Structured object records

— START —

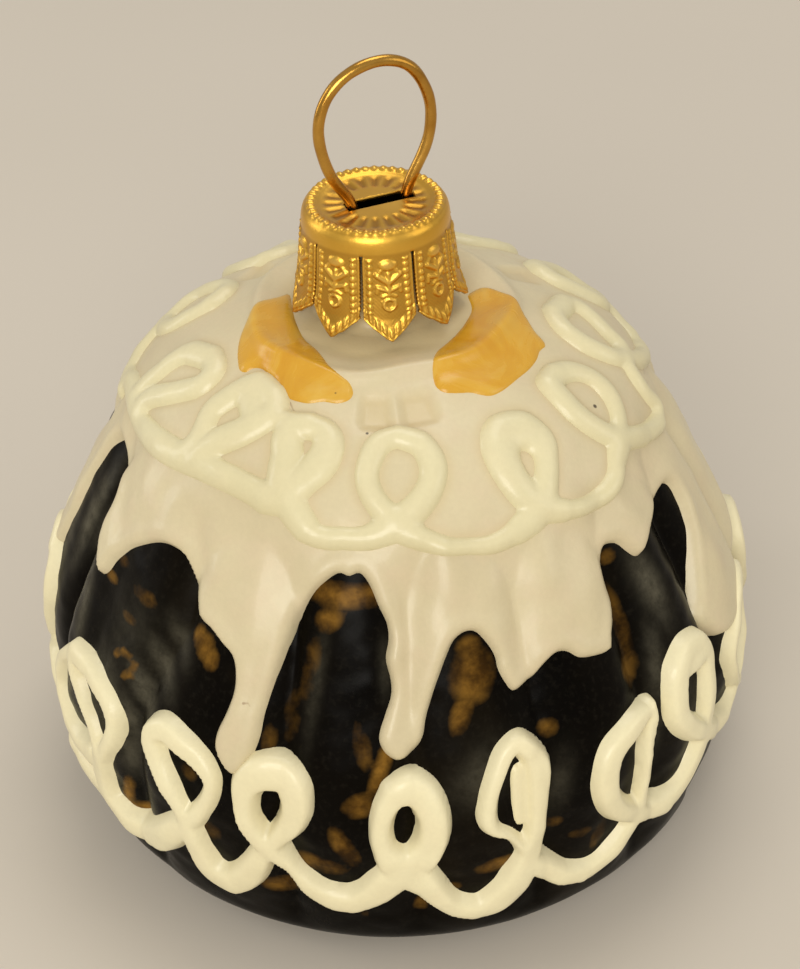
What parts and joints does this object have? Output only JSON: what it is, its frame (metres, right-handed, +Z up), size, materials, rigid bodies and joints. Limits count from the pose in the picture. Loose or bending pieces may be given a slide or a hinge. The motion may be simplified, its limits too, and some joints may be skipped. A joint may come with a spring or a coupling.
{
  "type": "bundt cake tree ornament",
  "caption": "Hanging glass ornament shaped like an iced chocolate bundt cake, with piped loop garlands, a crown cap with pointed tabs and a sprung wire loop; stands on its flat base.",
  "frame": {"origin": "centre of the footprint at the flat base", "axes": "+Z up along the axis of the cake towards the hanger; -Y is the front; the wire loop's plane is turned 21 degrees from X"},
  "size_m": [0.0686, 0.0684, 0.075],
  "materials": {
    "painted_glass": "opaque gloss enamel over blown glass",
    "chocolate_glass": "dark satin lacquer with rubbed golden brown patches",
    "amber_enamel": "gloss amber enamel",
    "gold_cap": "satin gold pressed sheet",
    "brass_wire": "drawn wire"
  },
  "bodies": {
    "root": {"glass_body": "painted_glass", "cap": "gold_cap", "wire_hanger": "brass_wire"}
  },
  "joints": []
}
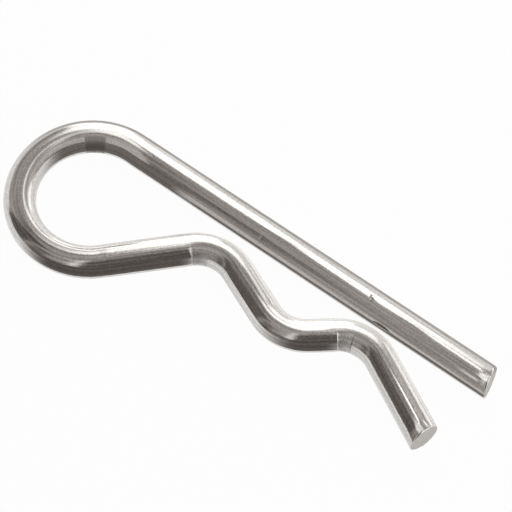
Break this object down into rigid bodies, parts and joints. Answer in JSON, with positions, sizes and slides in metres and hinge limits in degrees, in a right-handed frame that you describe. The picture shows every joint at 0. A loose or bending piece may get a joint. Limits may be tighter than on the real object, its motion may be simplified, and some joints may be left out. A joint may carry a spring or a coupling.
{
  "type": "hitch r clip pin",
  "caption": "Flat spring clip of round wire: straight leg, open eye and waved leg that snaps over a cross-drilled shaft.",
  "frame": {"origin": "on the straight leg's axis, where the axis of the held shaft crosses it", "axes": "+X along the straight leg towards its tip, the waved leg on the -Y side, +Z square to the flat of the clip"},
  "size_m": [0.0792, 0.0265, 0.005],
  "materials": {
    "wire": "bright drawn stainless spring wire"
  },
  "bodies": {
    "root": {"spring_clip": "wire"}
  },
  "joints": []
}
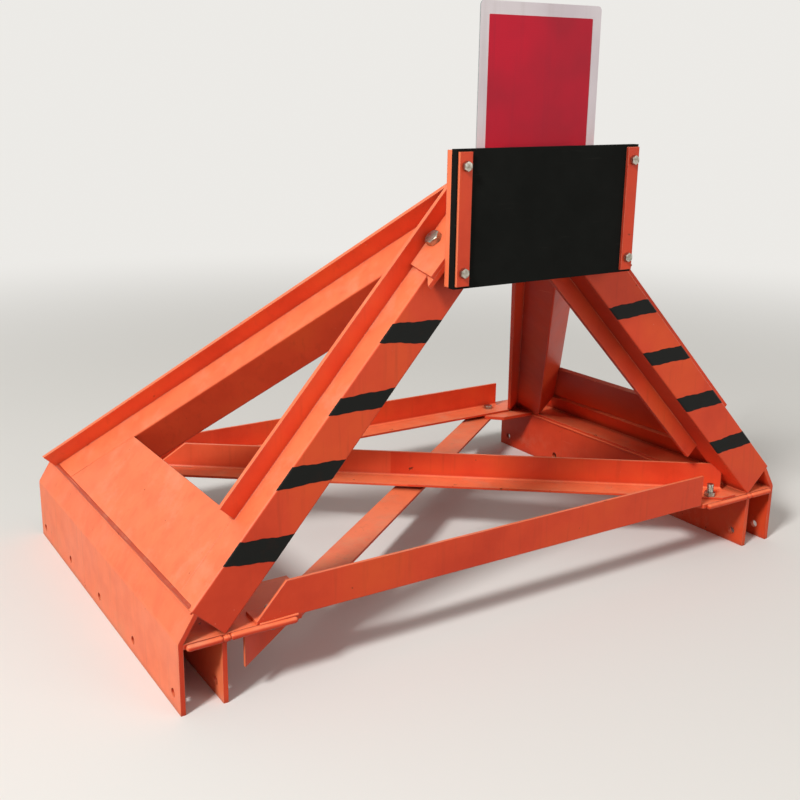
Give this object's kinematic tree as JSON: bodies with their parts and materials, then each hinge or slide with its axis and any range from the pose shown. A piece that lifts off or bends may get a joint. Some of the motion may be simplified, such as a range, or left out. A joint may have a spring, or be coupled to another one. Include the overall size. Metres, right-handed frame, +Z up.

— END —

Give back the data above exactly as it appears.

> **Output for this task**:
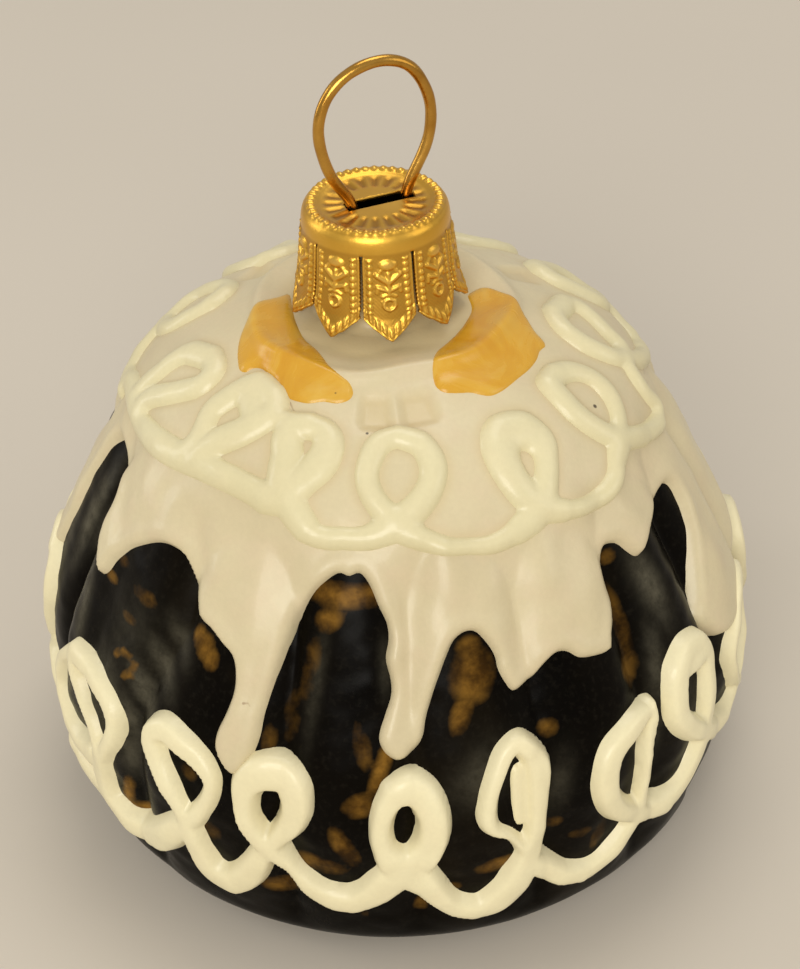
What parts and joints does this object have? Output only JSON: what it is, its frame (metres, right-handed, +Z up), size, materials, rigid bodies and joints. Limits count from the pose in the picture. Loose or bending pieces may be given a slide or a hinge. The motion may be simplified, its limits too, and some joints may be skipped. A joint may come with a spring or a coupling.
{
  "type": "bundt cake tree ornament",
  "caption": "Hanging glass ornament shaped like an iced chocolate bundt cake, with piped loop garlands, a crown cap with pointed tabs and a sprung wire loop; stands on its flat base.",
  "frame": {"origin": "centre of the footprint at the flat base", "axes": "+Z up along the axis of the cake towards the hanger; -Y is the front; the wire loop's plane is turned 21 degrees from X"},
  "size_m": [0.0686, 0.0684, 0.075],
  "materials": {
    "painted_glass": "opaque gloss enamel over blown glass",
    "chocolate_glass": "dark satin lacquer with rubbed golden brown patches",
    "amber_enamel": "gloss amber enamel",
    "gold_cap": "satin gold pressed sheet",
    "brass_wire": "drawn wire"
  },
  "bodies": {
    "root": {"glass_body": "painted_glass", "cap": "gold_cap", "wire_hanger": "brass_wire"}
  },
  "joints": []
}
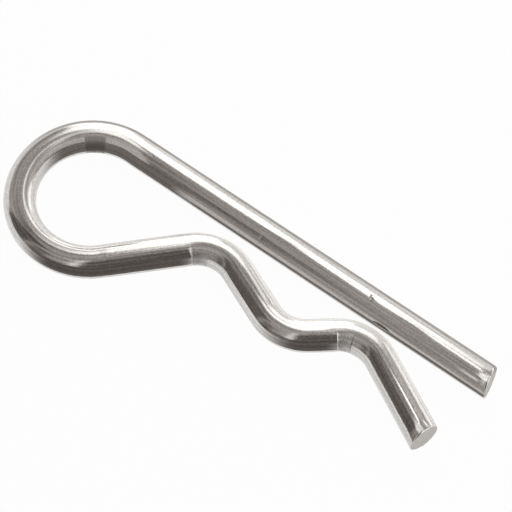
Break this object down into rigid bodies, parts and joints. Answer in JSON, with positions, sizes and slides in metres and hinge limits in degrees, in a right-handed frame that you describe. The picture shows every joint at 0. A loose or bending piece may get a joint. Limits may be tighter than on the real object, its motion may be simplified, and some joints may be left out. A joint may carry a spring or a coupling.
{
  "type": "hitch r clip pin",
  "caption": "Flat spring clip of round wire: straight leg, open eye and waved leg that snaps over a cross-drilled shaft.",
  "frame": {"origin": "on the straight leg's axis, where the axis of the held shaft crosses it", "axes": "+X along the straight leg towards its tip, the waved leg on the -Y side, +Z square to the flat of the clip"},
  "size_m": [0.0792, 0.0265, 0.005],
  "materials": {
    "wire": "bright drawn stainless spring wire"
  },
  "bodies": {
    "root": {"spring_clip": "wire"}
  },
  "joints": []
}
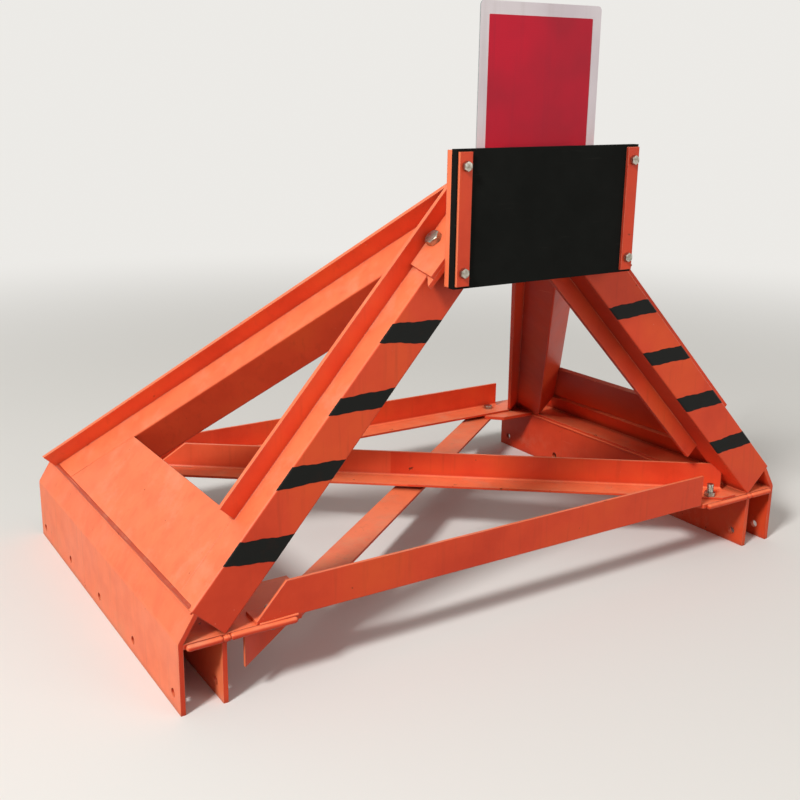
Give this object's kinematic tree as JSON: bodies with their parts and materials, then each hinge or slide with its axis and any range from the pose shown. A piece that lifts off or bends may get a joint. Some of the motion may be simplified, such as a range, or left out. A joint may have a spring, or be coupled to another one. Include the overall size. Metres, right-handed frame, +Z up.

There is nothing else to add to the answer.